Everything from the first line down to the line containing "the breast up." should be reproduced exactly; please include nothing else.
○ ○ ○ ○ ○
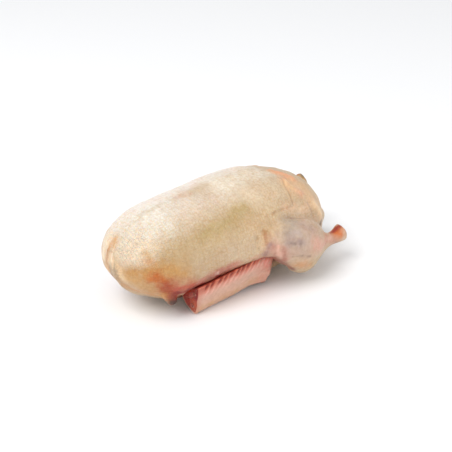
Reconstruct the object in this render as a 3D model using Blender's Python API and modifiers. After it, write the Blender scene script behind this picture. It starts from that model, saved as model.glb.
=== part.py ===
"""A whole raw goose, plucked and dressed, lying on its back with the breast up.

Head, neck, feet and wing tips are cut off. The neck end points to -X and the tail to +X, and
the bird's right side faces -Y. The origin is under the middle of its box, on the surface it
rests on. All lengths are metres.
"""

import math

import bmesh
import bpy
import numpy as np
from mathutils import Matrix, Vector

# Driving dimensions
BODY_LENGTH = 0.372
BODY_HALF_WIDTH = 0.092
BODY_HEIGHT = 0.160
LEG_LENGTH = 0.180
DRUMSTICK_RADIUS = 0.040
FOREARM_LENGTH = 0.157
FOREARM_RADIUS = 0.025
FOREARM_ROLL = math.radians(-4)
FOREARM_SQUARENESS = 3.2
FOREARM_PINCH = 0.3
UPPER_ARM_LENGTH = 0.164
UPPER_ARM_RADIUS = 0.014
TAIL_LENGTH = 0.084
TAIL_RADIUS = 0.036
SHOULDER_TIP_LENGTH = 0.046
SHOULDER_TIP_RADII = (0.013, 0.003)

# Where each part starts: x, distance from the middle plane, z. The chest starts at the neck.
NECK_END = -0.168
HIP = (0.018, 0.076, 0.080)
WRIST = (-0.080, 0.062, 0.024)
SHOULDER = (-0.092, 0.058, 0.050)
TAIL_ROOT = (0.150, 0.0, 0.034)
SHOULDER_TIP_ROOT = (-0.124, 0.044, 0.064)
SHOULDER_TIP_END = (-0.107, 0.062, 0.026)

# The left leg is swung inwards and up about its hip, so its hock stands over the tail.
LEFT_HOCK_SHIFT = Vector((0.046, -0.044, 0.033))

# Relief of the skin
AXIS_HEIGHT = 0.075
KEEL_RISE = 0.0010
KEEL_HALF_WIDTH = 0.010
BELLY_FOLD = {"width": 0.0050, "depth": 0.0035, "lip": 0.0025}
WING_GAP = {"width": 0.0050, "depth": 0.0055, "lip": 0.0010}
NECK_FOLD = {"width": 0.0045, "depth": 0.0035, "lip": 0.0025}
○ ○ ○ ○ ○
* [TASK RESULT]
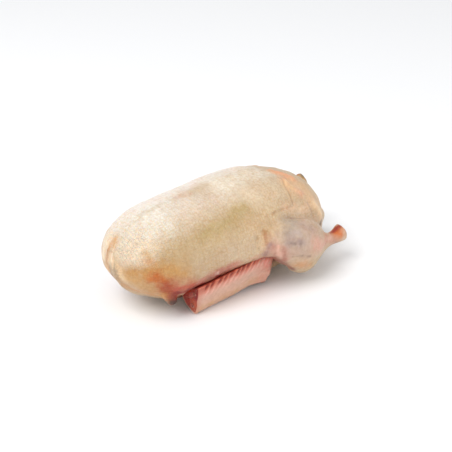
Reconstruct the object in this render as a 3D model using Blender's Python API and modifiers. After it, write the Blender scene script behind this picture. It starts from that model, saved as model.glb.
=== part.py ===
"""A whole raw goose, plucked and dressed, lying on its back with the breast up.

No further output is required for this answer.